A exposição pauta-se, assim, pela vontade de explorar essa relação, entre homem e natureza, problematizando a noção de paisagem e a noção de permanência. E, para tal, Daniel Gustav Cramer apoia-se em duas referências que se cruzam recorrentemente nos seus trabalhos: a de tempo e a de olhar.

O tempo corresponde aqui a uma ideia cronológica e processual ou à expressão que adquire a passagem dos vários instantes. Nesse sentido, o tempo que o artista invoca revê-se na memória e nos conceitos de arquivo e estratificação e percebe-se nas pequenas estantes de parede (Landscapes 2017) e nas mesas de ferro (Dust 2017) que povoam a sala. Mas este é também um tempo em mutação, que se descobre na leitura do presente – na atuação que alguns trabalhos reclamam (Rainbow 2017 e Empty Room 2017) e no sublinhar da expressão que a mudança tem ou na atenção que se presta à manipulação do que é transformado.
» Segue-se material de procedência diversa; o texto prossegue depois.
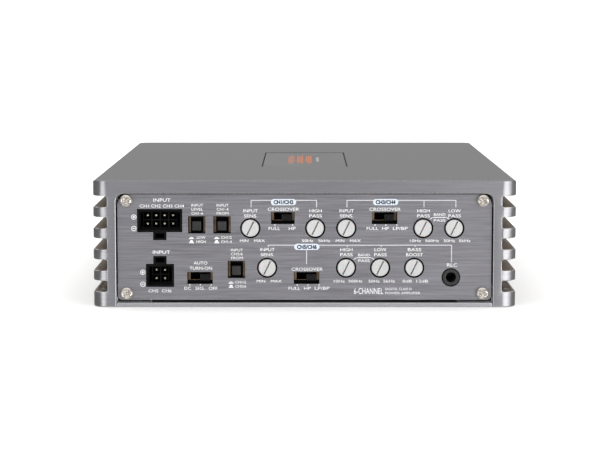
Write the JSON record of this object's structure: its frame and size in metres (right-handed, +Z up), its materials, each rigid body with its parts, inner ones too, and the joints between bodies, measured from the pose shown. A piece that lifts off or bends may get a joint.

É o caso do grupo de pedras que foram extraídas, cortadas, alisadas e deslocadas para dentro do espaço da galeria (Untitled-Estremoz I e II 2017) ou, novamente, o caso das pequenas mesas de ferro que acolhem um maço de folhas de papel, feitas com pó de pedra (Dust 2017).

O olhar, que tem implícito uma acção, remete-se à vontade de ver, ou ao desejo de enquadrar, registar e capturar aquilo que se quer selecionar. Presente nas grandes molduras de ferro (XIX 2015), na fotografia enigmática do Lago de Carezza (Eraly Morning at lago di Carezza 2017) ou, ainda, na imagem que ilustra um mapa dos oceanos (Untitled–Mare II 2017), esta é uma referência que se foca na intervenção que o Homem opera.

Na verdade, as referências em que o artista se apoia são indissociáveis e é no seu encadear, no tempo de olhar e no olhar para o tempo, que a totalidade das obras se revê. Mas o que torna verdadeiramente curioso todo este trabalho é o facto dele solicitar uma atenção que, deliberadamente, nos conduz a uma lógica de impermanência.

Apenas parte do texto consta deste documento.